Inspired by the characters and story lines from J.K. Rowling's intricate fantasy world, hundreds of bands devoted to the Potter experience have formed in recent years.

The genre has its own name (wizard rock) and fashion sensibility (checkered scarves and askew neck ties replicate the Hogwarts school uniform) as well as a do-it-yourself aesthetic (most acts book their own shows).

With a decidedly youthful and literate audience, bands such as Draco and the Malfoys, Tom Riddle and Friends and the Moaning Myrtles are as likely to gig in public libraries, bookstores or church basements as at rock clubs.

But the movement has grown big enough to support its own summer festival circuit. On Memorial Day weekend, more than 300 devotees gathered at a YMCA summer camp lodge in the Ozark foothills for Wrockstock 2008, a wizard rock extravaganza featuring 15 bands over three days.
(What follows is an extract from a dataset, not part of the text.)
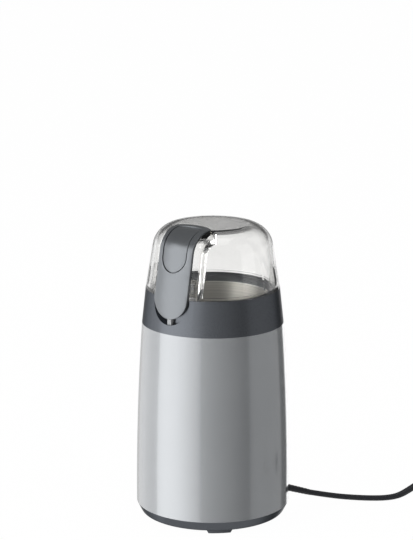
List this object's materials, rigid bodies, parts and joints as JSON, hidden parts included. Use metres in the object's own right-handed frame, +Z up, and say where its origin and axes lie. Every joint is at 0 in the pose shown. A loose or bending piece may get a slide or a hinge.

Later this summer, similar events will happen in New York, Chicago and even De Pere, Wis., near Green Bay.

"A lot of people don't have a lot of friends where they come from," said Leffler, who plans to move to Louisville to join a friend she first met online in a wizard rock discussion forum. "And then they find 200 friends here."

While the band names and lyrics pay homage to Rowling's elaborate fictional universe, the music is all over the map, from pensive singer-songwriters with acoustic guitars to blue-eyed soul and banjo-inflected country.

"People might assume that music based on Harry Potter would be kind of gimmicky and shallow," said Matt Maggiacomo, the one-man band known as the Whomping Willows.

Maggiacomo, 29, is a veteran of the music scene in Providence, R.I. But it wasn't until he found wizard rock that he was able to quit his day job as technical writer and focus on music full time. A crowd of 500 listeners attended his first show.

"This was my first show where everyone was focused on the music," he said. "A lot of times (before), there were 15 people in the crowd, and they were focused on getting drunk, or talking to other people."

The Missouri festival attracted fans from as far away as Scotland, Wales, Quebec, British Columbia and South Africa — many of whom were visiting the country for the first time.

Forget about New York or the Grand Canyon. For those first-time visitors, the wizard rock community is the real attraction, said festival organizer Abby Hupp.

"They come here and have a sense of belonging," she said. "If you see that even total strangers will love you, it changes you. You become a more open, happy person."

At Wrockstock, the music came with a message. The merchandise table not only had concert T-shirts and compact discs, but bracelets calling for an end to genocide in Darfur and literacy-promoting bumper stickers.

As founder of the nonprofit Harry Potter Alliance, Boston resident Andrew Slack taps into the wizard rock world to promote social activism among what he calls the real-world minions of Dumbledore's Army, the Hogwarts School of Witchcraft and Wizardry student group that rose up to fight intolerance and defend the teachings of their wise professor of the same name.

"Literature has in recent decades been a solitary experience," Slack said. "But it can also be a communal one."

For Slack, that means voter registration booths at wizard rock concerts, or fliers alerting the audience to the threat of media consolidation or global warming.

With all seven Potter books now complete, some wizard rock fans fear that the scene could be short-lived.

Yet with three more movies (the seventh and final book will be made into two films) and Florida theme park still on the horizon, most Potter acolytes don't expect the cultural filament to burn out anytime soon.

"I don't think it's going to last forever," said Slack, who didn't read his first Potter book until after graduating from Brandeis University in 2002. "But the Harry Potter fan culture is never really going to go away."